当前位置：首页 > news >正文

深入解析 Python 正则表达式：全面指南与实战示例

news 来源：原创 2025/4/30 6:14:53

深入解析 Python 正则表达式：全面指南与实战示例

📌 引言

正则表达式（Regular Expressions, regex）是用于文本匹配、查找和替换的强大工具。在 Python 中，我们可以使用 re 模块来处理正则表达式。无论是数据清洗、日志分析，还是字符串解析，正则表达式都能极大地提高效率。

本篇文章将详细介绍 Python 中正则表达式的 语法规则、常见操作及实战示例，让你轻松掌握正则表达式的核心技能！🚀

1. 导入 `re` 模块

在 Python 中，所有正则操作都需要 re 模块：

import re

2. 正则表达式基本语法

✅ 特殊字符

符号	含义	示例	匹配结果
`.`	任意单个字符（除换行符）	`a.b`	`"acb"`, `"a0b"`
`^`	以某个字符串开头	`^Hello`	`"Hello world"`
`$`	以某个字符串结尾	`world$`	`"Hello world"`
`*`	前面字符重复 0 次或多次	`ab*`	`"a"`, `"ab"`, `"abb"`
`+`	前面字符重复 1 次或多次	`ab+`	`"ab"`, `"abb"`
`?`	前面字符 0 次或 1 次	`ab?`	`"a"`, `"ab"`
`{n}`	前面字符恰好 n 次	`a{3}`	`"aaa"`
`{n,}`	前面字符至少 n 次	`a{2,}`	`"aa"`, `"aaa"`
`{n,m}`	前面字符 n 到 m 次	`a{1,3}`	`"a"`, `"aa"`, `"aaa"`
`[]`	字符类，匹配任意一个字符	`[abc]`	`"a"`, `"b"`, `"c"`
`	`	逻辑 “或”	`apple
`\d`	数字 `[0-9]`	`\d{3}`	`"123"`
`\D`	非数字 `[^0-9]`	`\D`	`"a"`, `"@"`
`\s`	空白字符（空格、制表符等）	`\s+`	`" "`
`\w`	单词字符 `[a-zA-Z0-9_]`	`\w+`	`"hello123"`

3. 正则表达式常见操作

✅ `re.match()` —— 从字符串起始位置匹配

import re

pattern = r"hello"
text = "hello world"

match = re.match(pattern, text)
if match:
    print("匹配成功:", match.group())  # hello
else:
    print("匹配失败")

注意：re.match() 只匹配开头部分，如果 "hello" 不在字符串开头，匹配会失败。

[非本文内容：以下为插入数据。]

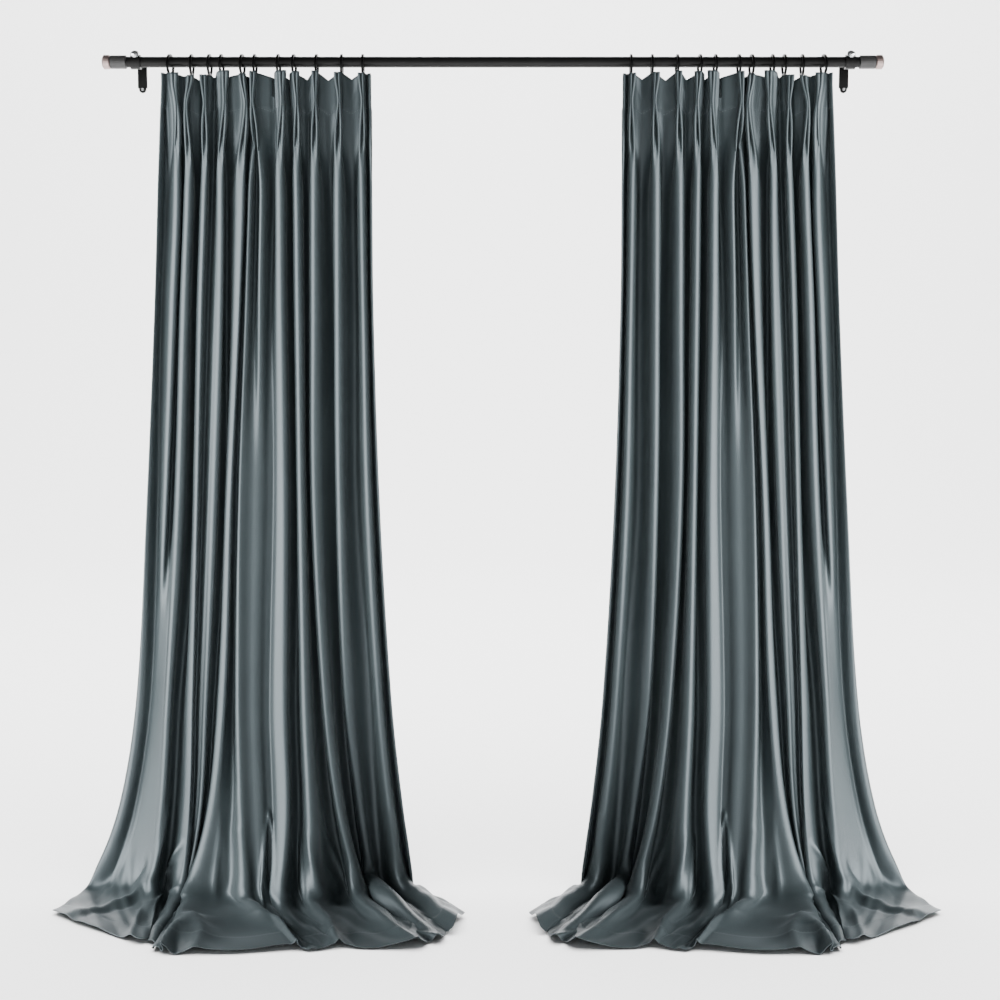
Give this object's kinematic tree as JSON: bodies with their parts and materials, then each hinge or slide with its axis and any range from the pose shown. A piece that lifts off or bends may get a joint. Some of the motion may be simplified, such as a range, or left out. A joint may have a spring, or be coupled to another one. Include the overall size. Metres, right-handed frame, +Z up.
{
  "type": "pair of velvet drapes on a curtain rod",
  "caption": "Pair of floor-pooling velvet drapes with pinch-pleated headings, hung by rings from a wall-mounted metal rod with brackets and capped ends.",
  "frame": {"origin": "on the floor, under the middle of the bounding box", "axes": "X along the rod, +Y towards the wall, Z up"},
  "size_m": [2.216, 0.607, 2.1495],
  "materials": {
    "velvet": "short-pile velvet, slate grey",
    "black_metal": "satin black",
    "bronze": "brushed bronze",
    "steel": "polished"
  },
  "bodies": {
    "root": {"left_drape": "velvet", "right_drape": "velvet", "rod": "black_metal", "left_ring_01": "black_metal", "left_hook_01": "steel", "left_ring_02": "black_metal", "left_hook_02": "steel", "left_ring_03": "black_metal", "left_hook_03": "steel", "left_ring_04": "black_metal", "left_hook_04": "steel", "left_ring_05": "black_metal", "left_hook_05": "steel", "left_ring_06": "black_metal", "left_hook_06": "steel", "left_ring_07": "black_metal", "left_hook_07": "steel", "left_ring_08": "black_metal", "left_hook_08": "steel", "left_ring_09": "black_metal", "left_hook_09": "steel", "left_ring_10": "black_metal", "left_hook_10": "steel", "left_ring_11": "black_metal", "left_hook_11": "steel", "left_finial_collar": "black_metal", "left_finial_cap": "bronze", "left_bracket": "black_metal", "left_knob": "steel", "right_ring_01": "black_metal", "right_hook_01": "steel", "right_ring_02": "black_metal", "right_hook_02": "steel", "right_ring_03": "black_metal", "right_hook_03": "steel", "right_ring_04": "black_metal", "right_hook_04": "steel", "right_ring_05": "black_metal", "right_hook_05": "steel", "right_ring_06": "black_metal", "right_hook_06": "steel", "right_ring_07": "black_metal", "right_hook_07": "steel", "right_ring_08": "black_metal", "right_hook_08": "steel", "right_ring_09": "black_metal", "right_hook_09": "steel", "right_ring_10": "black_metal", "right_hook_10": "steel", "right_ring_11": "black_metal", "right_hook_11": "steel", "right_finial_collar": "black_metal", "right_finial_cap": "bronze", "right_bracket": "black_metal", "right_knob": "steel"}
  },
  "joints": []
}
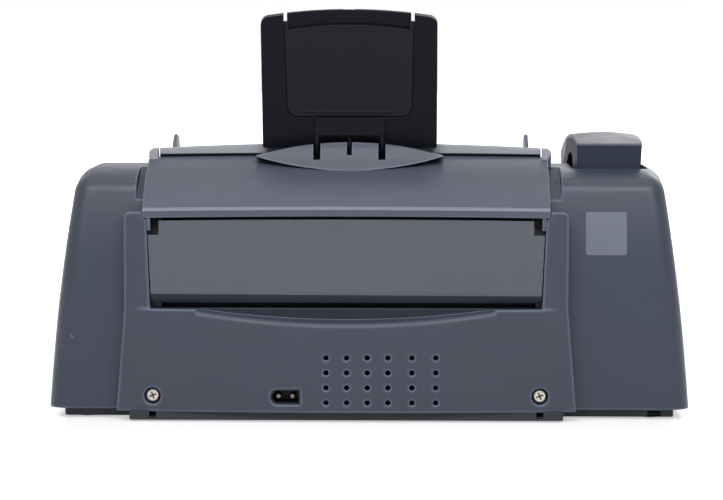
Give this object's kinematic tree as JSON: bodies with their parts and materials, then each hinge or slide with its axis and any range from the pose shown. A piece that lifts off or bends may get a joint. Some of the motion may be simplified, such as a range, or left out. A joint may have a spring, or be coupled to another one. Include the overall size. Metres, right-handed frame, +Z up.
{
  "type": "fax machine",
  "caption": "Desktop inkjet fax machine with handset, sloped key panel, upright document tray with flap, rear access door, vents and inlet.",
  "frame": {"origin": "on the table, under the middle of the machine's box", "axes": "+Z up, +X along the machine's width, -Y towards the user at the control panel, +Y towards the rear door and power inlet"},
  "size_m": [0.4002, 0.268, 0.2546],
  "materials": {
    "casing": "fine satin moulded plastic, slate blue-grey",
    "cover": "satin moulded plastic, darker slate",
    "navy": "near-black navy plastic, satin",
    "light_grey": "light grey plastic, satin",
    "black": "black plastic",
    "key": "pale grey key caps",
    "start": "green translucent-look key",
    "cancel": "red key",
    "mat": "grey silicone",
    "steel": "zinc plated steel",
    "rubber": "black rubber",
    "gear": "natural acetal",
    "board": "green board with dark parts",
    "window": "clear window over a grey-green display",
    "pan": "near-black plastic"
  },
  "bodies": {
    "machine": {"base_pan": "pan", "rubber_feet": "rubber", "main_casing": "casing", "rear_bezel": "casing", "power_inlet": "black", "casing_screws": "steel", "top_cover": "cover", "feeder_bed": "light_grey", "scan_bar": "black", "control_panel": "light_grey", "lcd_window": "window", "function_key_mat": "mat", "paper_tray": "navy", "mech_frame": "steel", "carriage_rod": "steel", "carriage_belt": "rubber", "drive_motors": "steel", "output_tray": "navy", "transport_belt": "rubber", "platen": "black", "service_station": "black", "power_supply": "steel", "circuit_boards": "board", "side_jacks": "black"},
    "rear_door": {"rear_door": "cover"},
    "document_tray": {"document_tray": "navy"},
    "tray_extension": {"tray_extension": "navy"},
    "guide_left": {"guide_left": "light_grey"},
    "guide_right": {"guide_right": "light_grey"},
    "guide_pinion": {"guide_pinion": "gear"},
    "feeder_lid": {"feeder_lid": "cover", "separation_pad": "rubber"},
    "adf_roller": {"adf_roller": "rubber"},
    "handset": {"handset_shell": "light_grey", "handset_cover": "casing"},
    "hook_switch": {"hook_switch": "black"},
    "front_door": {"front_door": "cover"},
    "tray_extender": {"tray_extender": "navy"},
    "width_guide": {"width_guide": "navy"},
    "carriage": {"carriage": "black", "ink_cartridges": "black"},
    "drive_pulley": {"drive_pulley": "gear"},
    "idler_pulley": {"idler_pulley": "gear"},
    "feed_roller": {"feed_roller": "rubber"},
    "motor_pinion": {"motor_pinion": "gear"},
    "exit_roller": {"exit_roller": "rubber"},
    "start_key": {"start_key": "start"},
    "cancel_key": {"cancel_key": "cancel"},
    "key_1": {"key_1": "key"},
    "key_2": {"key_2": "key"},
    "key_3": {"key_3": "key"},
    "key_4": {"key_4": "key"},
    "key_5": {"key_5": "key"},
    "key_6": {"key_6": "key"},
    "key_7": {"key_7": "key"},
    "key_8": {"key_8": "key"},
    "key_9": {"key_9": "key"},
    "key_star": {"key_star": "key"},
    "key_0": {"key_0": "key"},
    "key_hash": {"key_hash": "key"}
  },
  "joints": [
    {"name": "rear_door_hinge", "type": "hinge", "parent": "machine", "child": "rear_door", "pos_m": [0.0137, 0.123, 0.0768], "axis": [-1, 0, 0], "range_deg": [0, 75]},
    {"name": "document_tray_lift", "type": "slide", "parent": "machine", "child": "document_tray", "axis": [0, 0.2419, 0.9703], "range_m": [0, 0.022]},
    {"name": "tray_extension_swing", "type": "hinge", "parent": "document_tray", "child": "tray_extension", "pos_m": [0.0125, 0.09325, 0.24608], "axis": [1, 0, 0], "range_deg": [0, 165]},
    {"name": "guide_left_slide", "type": "slide", "parent": "machine", "child": "guide_left", "axis": [-1, 0, 0], "range_m": [0, 0.034]},
    {"name": "guide_right_slide", "type": "slide", "parent": "machine", "child": "guide_right", "axis": [1, 0, 0], "range_m": [0, 0.034]},
    {"name": "guide_pinion_spin", "type": "hinge", "parent": "machine", "child": "guide_pinion", "pos_m": [0.0125, 0.049, 0.1553], "axis": [0, -0.4226, 0.9063], "range_deg": [-340, 10]},
    {"name": "feeder_lid_hinge", "type": "hinge", "parent": "machine", "child": "feeder_lid", "pos_m": [0.0125, -0.0175, 0.1468], "axis": [1, 0, 0], "range_deg": [0, 60]},
    {"name": "adf_roller_spin", "type": "hinge", "parent": "machine", "child": "adf_roller", "pos_m": [0.0125, 0.016, 0.1314], "axis": [1, 0, 0], "continuous": true},
    {"name": "handset_lift", "type": "slide", "parent": "machine", "child": "handset", "axis": [0, 0, 1], "range_m": [0, 0.06]},
    {"name": "hook_switch_press", "type": "slide", "parent": "machine", "child": "hook_switch", "axis": [0, 0, -1], "range_m": [0, 0.002], "stiffness_N_per_m": 60, "springref_m": -0.001},
    {"name": "front_door_hinge", "type": "hinge", "parent": "machine", "child": "front_door", "pos_m": [0.0125, -0.0955, 0.0593], "axis": [1, 0, 0], "range_deg": [0, 75]},
    {"name": "tray_extender_slide", "type": "slide", "parent": "machine", "child": "tray_extender", "axis": [0, -1, 0], "range_m": [0, 0.07]},
    {"name": "width_guide_slide", "type": "slide", "parent": "machine", "child": "width_guide", "axis": [-1, 0, 0], "range_m": [0, 0.048]},
    {"name": "carriage_slide", "type": "slide", "parent": "machine", "child": "carriage", "axis": [-1, 0, 0], "range_m": [0, 0.14]},
    {"name": "drive_pulley_spin", "type": "hinge", "parent": "machine", "child": "drive_pulley", "pos_m": [0.1105, 0.024, 0.0948], "axis": [0, 1, 0], "range_deg": [-1300, 10]},
    {"name": "idler_pulley_spin", "type": "hinge", "parent": "machine", "child": "idler_pulley", "pos_m": [-0.0855, 0.024, 0.0948], "axis": [0, 1, 0], "range_deg": [-1300, 10]},
    {"name": "feed_roller_spin", "type": "hinge", "parent": "machine", "child": "feed_roller", "pos_m": [0.0125, 0.08, 0.0648], "axis": [1, 0, 0], "continuous": true},
    {"name": "motor_pinion_spin", "type": "hinge", "parent": "machine", "child": "motor_pinion", "pos_m": [0.0125, 0.0548, 0.07935], "axis": [1, 0, 0], "continuous": true},
    {"name": "exit_roller_spin", "type": "hinge", "parent": "machine", "child": "exit_roller", "pos_m": [0.0125, -0.062, 0.0393], "axis": [1, 0, 0], "continuous": true},
    {"name": "key_1_press", "type": "slide", "parent": "machine", "child": "key_1", "axis": [0, 0.21, -0.9777], "range_m": [0, 0.0012], "stiffness_N_per_m": 300, "springref_m": -0.0004},
    {"name": "key_2_press", "type": "slide", "parent": "machine", "child": "key_2", "axis": [0, 0.21, -0.9777], "range_m": [0, 0.0012], "stiffness_N_per_m": 300, "springref_m": -0.0004},
    {"name": "key_3_press", "type": "slide", "parent": "machine", "child": "key_3", "axis": [0, 0.21, -0.9777], "range_m": [0, 0.0012], "stiffness_N_per_m": 300, "springref_m": -0.0004},
    {"name": "key_4_press", "type": "slide", "parent": "machine", "child": "key_4", "axis": [0, 0.21, -0.9777], "range_m": [0, 0.0012], "stiffness_N_per_m": 300, "springref_m": -0.0004},
    {"name": "key_5_press", "type": "slide", "parent": "machine", "child": "key_5", "axis": [0, 0.21, -0.9777], "range_m": [0, 0.0012], "stiffness_N_per_m": 300, "springref_m": -0.0004},
    {"name": "key_6_press", "type": "slide", "parent": "machine", "child": "key_6", "axis": [0, 0.21, -0.9777], "range_m": [0, 0.0012], "stiffness_N_per_m": 300, "springref_m": -0.0004},
    {"name": "key_7_press", "type": "slide", "parent": "machine", "child": "key_7", "axis": [0, 0.21, -0.9777], "range_m": [0, 0.0012], "stiffness_N_per_m": 300, "springref_m": -0.0004},
    {"name": "key_8_press", "type": "slide", "parent": "machine", "child": "key_8", "axis": [0, 0.21, -0.9777], "range_m": [0, 0.0012], "stiffness_N_per_m": 300, "springref_m": -0.0004},
    {"name": "key_9_press", "type": "slide", "parent": "machine", "child": "key_9", "axis": [0, 0.21, -0.9777], "range_m": [0, 0.0012], "stiffness_N_per_m": 300, "springref_m": -0.0004},
    {"name": "key_star_press", "type": "slide", "parent": "machine", "child": "key_star", "axis": [0, 0.21, -0.9777], "range_m": [0, 0.0012], "stiffness_N_per_m": 300, "springref_m": -0.0004},
    {"name": "key_0_press", "type": "slide", "parent": "machine", "child": "key_0", "axis": [0, 0.21, -0.9777], "range_m": [0, 0.0012], "stiffness_N_per_m": 300, "springref_m": -0.0004},
    {"name": "key_hash_press", "type": "slide", "parent": "machine", "child": "key_hash", "axis": [0, 0.21, -0.9777], "range_m": [0, 0.0012], "stiffness_N_per_m": 300, "springref_m": -0.0004},
    {"name": "start_key_press", "type": "slide", "parent": "machine", "child": "start_key", "axis": [0, 0.21, -0.9777], "range_m": [0, 0.0012], "stiffness_N_per_m": 300, "springref_m": -0.0004},
    {"name": "cancel_key_press", "type": "slide", "parent": "machine", "child": "cancel_key", "axis": [0, 0.21, -0.9777], "range_m": [0, 0.0012], "stiffness_N_per_m": 300, "springref_m": -0.0004}
  ],
  "couplings": [
    {"joint": "guide_right_slide", "follows": "guide_left_slide", "ratio": 1},
    {"joint": "guide_pinion_spin", "follows": "guide_left_slide", "rad_per_m": -166.67},
    {"joint": "drive_pulley_spin", "follows": "carriage_slide", "rad_per_m": -151.52},
    {"joint": "idler_pulley_spin", "follows": "carriage_slide", "rad_per_m": -151.52},
    {"joint": "motor_pinion_spin", "follows": "feed_roller_spin", "ratio": -3.1429},
    {"joint": "exit_roller_spin", "follows": "feed_roller_spin", "ratio": 1}
  ]
}
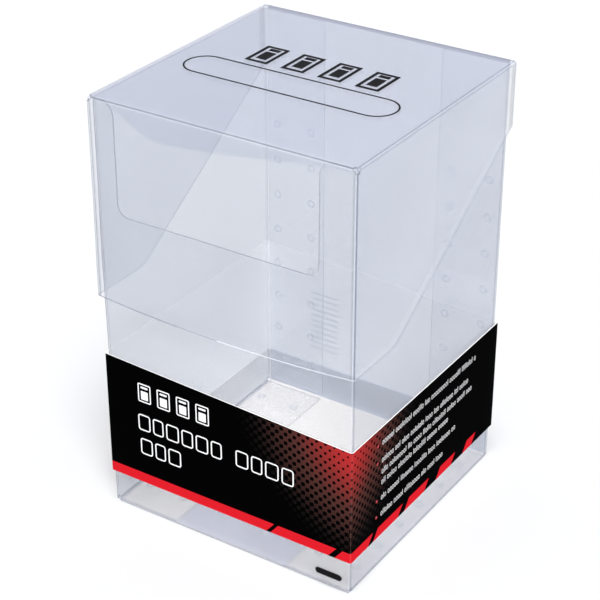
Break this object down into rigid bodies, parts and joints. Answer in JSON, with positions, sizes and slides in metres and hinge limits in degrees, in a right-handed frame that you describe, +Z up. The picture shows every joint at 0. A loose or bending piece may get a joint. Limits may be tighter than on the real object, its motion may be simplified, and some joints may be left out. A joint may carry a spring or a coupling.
{
  "type": "graded card slab storage box",
  "caption": "Clear folded-plastic box for graded card slabs: thumb notch, wrap-over hinged lid with side ears, welded flanges and a sliding printed paper band.",
  "frame": {"origin": "centre of the underside of the base sheet, on the table", "axes": "+Z up; front wall with the thumb notch faces -Y, the lid hinges at the back (+Y), right side faces +X"},
  "size_m": [0.0924, 0.0921, 0.144],
  "materials": {
    "clear_sheet": "clear glossy calendered PVC sheet with crisp creases",
    "weld_dimples": "small glossy spot-weld dimples in the clear sheet",
    "black_ink": "thin satin black screen print",
    "printed_band": "gloss-coated paper printed black outside with red bars and halftone, white inside"
  },
  "bodies": {
    "box": {"front_panel": "clear_sheet", "left_panel": "clear_sheet", "right_panel": "clear_sheet", "back_panel": "clear_sheet", "base_panel": "clear_sheet", "left_back_flange": "clear_sheet", "right_back_flange": "clear_sheet", "left_base_flange": "clear_sheet", "right_base_flange": "clear_sheet", "front_base_flange": "clear_sheet", "left_back_welds_outer": "weld_dimples", "left_back_welds_inner": "weld_dimples", "right_back_welds_outer": "weld_dimples", "right_back_welds_inner": "weld_dimples", "left_base_welds": "weld_dimples", "right_base_welds": "weld_dimples", "size_mark": "black_ink"},
    "lid": {"lid_top_panel": "clear_sheet", "lid_front_flap": "clear_sheet", "lid_left_ear": "clear_sheet", "lid_right_ear": "clear_sheet", "lid_strip_outline": "black_ink", "lid_card_symbol": "black_ink"},
    "band": {"band_front": "printed_band", "band_right": "printed_band", "band_back": "printed_band", "band_left": "printed_band", "band_lap": "printed_band"}
  },
  "joints": [
    {"name": "lid_hinge", "type": "hinge", "parent": "box", "child": "lid", "pos_m": [0, 0.0453, 0.1439], "axis": [-1, 0, 0], "range_deg": [0, 260]},
    {"name": "band_slide", "type": "slide", "parent": "box", "child": "band", "axis": [0, 0, 1], "range_m": [-0.0125, 0.018]}
  ]
}
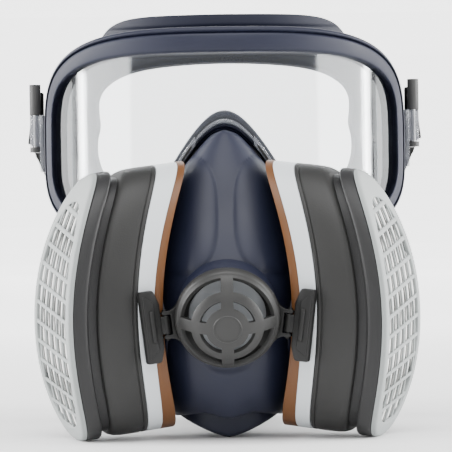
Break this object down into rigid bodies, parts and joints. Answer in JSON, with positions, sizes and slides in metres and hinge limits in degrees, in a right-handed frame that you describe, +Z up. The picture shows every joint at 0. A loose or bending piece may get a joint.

✅ `re.search()` —— 在整个字符串中搜索

import re

pattern = r"world"
text = "hello world"

search = re.search(pattern, text)
if search:
    print("匹配成功:", search.group())  # world

适用于 查找字符串任意位置的匹配。

✅ `re.findall()` —— 查找所有匹配项

import re

pattern = r"\d+"
text = "订单号123，金额456元"

matches = re.findall(pattern, text)
print(matches)  # ['123', '456']

适用于 提取多个匹配项。

✅ `re.finditer()` —— 迭代查找

import re

pattern = r"\d+"
text = "订单号123，金额456元"

matches = re.finditer(pattern, text)
for match in matches:
    print(match.group())  # 123  456

适用于 需要保留匹配位置的情况（match.start() 可获取匹配位置）。

✅ `re.sub()` —— 替换字符串

import re

pattern = r"\d+"
text = "订单号123，金额456元"

result = re.sub(pattern, "XXX", text)
print(result)  # 订单号XXX，金额XXX元

适用于 替换敏感信息，如手机号、身份证号等。

✅ `re.split()` —— 按正则拆分字符串

import re

text = "apple,banana;orange|grape"
pattern = r"[,;|]"  # 逗号、分号、竖线分割

result = re.split(pattern, text)
print(result)  # ['apple', 'banana', 'orange', 'grape']

适用于 按多个分隔符拆分字符串。

4. 正则表达式实战案例

案例 1：验证电子邮件

import re

def is_valid_email(email):
    pattern = r"^[a-zA-Z0-9_.+-]+@[a-zA-Z0-9-]+\.[a-zA-Z0-9-.]+$"
    return re.match(pattern, email) is not None

print(is_valid_email("test@example.com"))  # True
print(is_valid_email("invalid-email"))     # False

案例 2：提取网页中的所有 URL

import re

text = "访问 https://www.google.com 或 http://www.github.com 获取更多信息"
pattern = r"https?://[a-zA-Z0-9./-]+"

urls = re.findall(pattern, text)
print(urls)  # ['https://www.google.com', 'http://www.github.com']

案例 3：隐藏身份证号码

import re

text = "张三的身份证号是 123456199012123456"
pattern = r"(\d{6})\d{8}(\d{4})"

masked_text = re.sub(pattern, r"\1********\2", text)
print(masked_text)  # 张三的身份证号是 123456********3456

🎯 总结

方法	用途
`re.match()`	仅匹配开头
`re.search()`	在字符串中查找第一次匹配
`re.findall()`	查找所有匹配项，返回列表
`re.finditer()`	查找所有匹配项，返回迭代器
`re.sub()`	替换匹配内容
`re.split()`	按正则表达式拆分字符串